Publié le 22 mars 2010 par Argoul

Après le Congrès d’août 1946, Camus s’interroge sur le parti socialiste. La Section Française de l’Internationale Ouvrière (SFIO) garde allégeance au marxisme, « les uns parce qu’ils pensent qu’on ne peut être révolutionnaire sans être marxiste ; les autres par une fidélité respectable à l’histoire du parti ». C’est le duel Léon Blum-Guy Mollet, résolu par une « synthèse ».

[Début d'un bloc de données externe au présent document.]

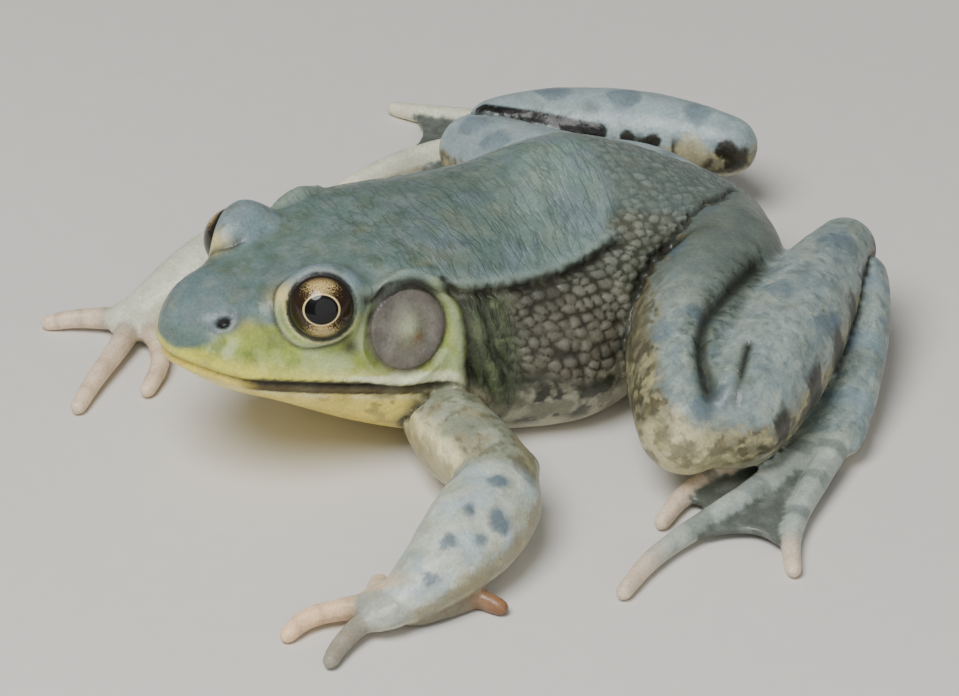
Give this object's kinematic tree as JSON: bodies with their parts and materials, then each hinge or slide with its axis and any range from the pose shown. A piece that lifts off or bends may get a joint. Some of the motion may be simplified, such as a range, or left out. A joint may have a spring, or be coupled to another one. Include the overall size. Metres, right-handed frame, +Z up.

Or cette synthèse est impossible car il y a contradiction entre l’allégeance et l’action. « Si le marxisme est vrai, et qu’il y a une logique de l’histoire, le réalisme politique est légitime. » La fin justifie les moyens. La société sans classe de l’utopie future justifie aujourd’hui tous les meurtres nécessaires. Au nom du Bien. A l’inverse, « si les valeurs morales préconisées par le parti socialiste sont fondées en droit, alors le marxisme est faux absolument puisqu’il prétend être vrai absolument. » On ne dépasse pas le marxisme, on l’accepte ou on le rejette, il n’y pas de milieu puisque le marxisme se veut une explication totale du monde et de l’histoire. « Marx ne peut être dépassé parce qu’il est allé jusqu’au bout de la conséquence. » Tout est bon pour accoucher de l’histoire : le mensonge, la violence, les tortures, les massacres de classe.

Pourquoi donc les socialistes veulent-ils conserver la dialectique marxiste (Guy Mollet) s’ils réfutent ces extrémités (Léon Blum) ? « On ne peut concilier ce qui est inconciliable. »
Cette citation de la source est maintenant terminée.